Researchers Turn to Mathematical Tool to Find an HIV Vaccine Target

A strategy in the development of an HIV vaccine relies on a mathematical technique historically used to predict changes in the stock market.

Developing an HIV vaccine is a fairly daunting task, considering the nature of the virus: it is able to mutate so frequently that researchers have a difficult time trying to establish a vaccine target.

Researchers from the Massachusetts Institute of Technology (MIT) and the Ragon Institute, both in Cambridge, Massachusetts, have adopted a new strategy in their search for a vaccine target—using probability theory and mathematical physics to pinpoint and analyze HIV mutations. The researchers, led by Arup Chakraborty of MIT and Bruce Walker of the Ragon institute, presented their findings at the Biophysical Society 56th Annual Meeting on February 25-29, 2012 in San Diego, California.
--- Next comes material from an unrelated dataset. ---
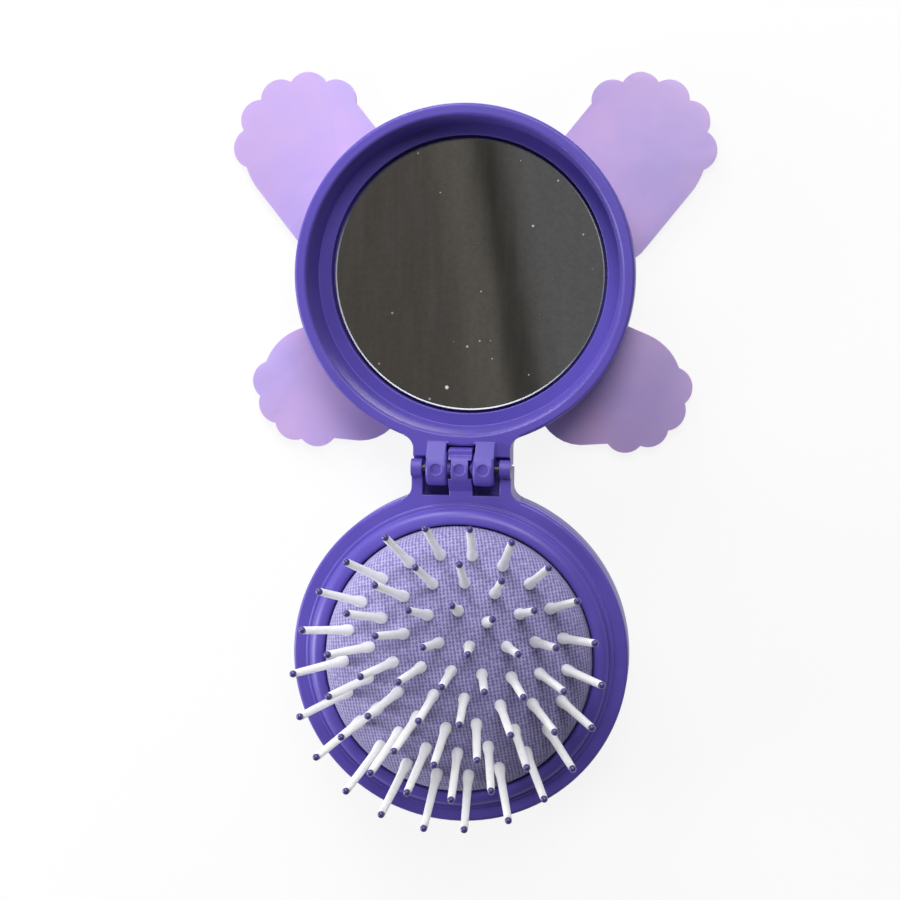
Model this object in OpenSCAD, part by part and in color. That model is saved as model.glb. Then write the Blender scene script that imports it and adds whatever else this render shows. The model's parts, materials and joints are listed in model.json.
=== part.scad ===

Rather than examining single amino acids for clues, the researchers focused on groups of amino acids which mutate in tandem in order to ensure viability of the virus. In particular, they studied mutations of groups that make the virus more susceptible to self-destruction when occurring in combination together. The co-evolving groups of amino acids that the investigators set out to identify were ones that had a “high number of negative correlations (meaning multiple mutations would destroy the virus) and a low number of positive correlations (meaning the virus could survive multiple mutations).”

Using the random matrix theory, which is also used to measure fluctuations in the stock market, researchers discovered that the amino acid groups that met their criteria were in a region called Gag sector 3. This area of DNA is involved in maintaining the protein capsid, which houses viral RNA material. The investigators also noted that this sequence in the DNA was also responsible for helping HIV-infected individuals naturally fend off attacks; their immune systems were found to “preferentially target Gag sector 3 over other proteins.”

The team of researchers is currently working on ways to direct the immune system to selectively target Gag sector 3 proteins, and they expect to begin testing in animal models soon.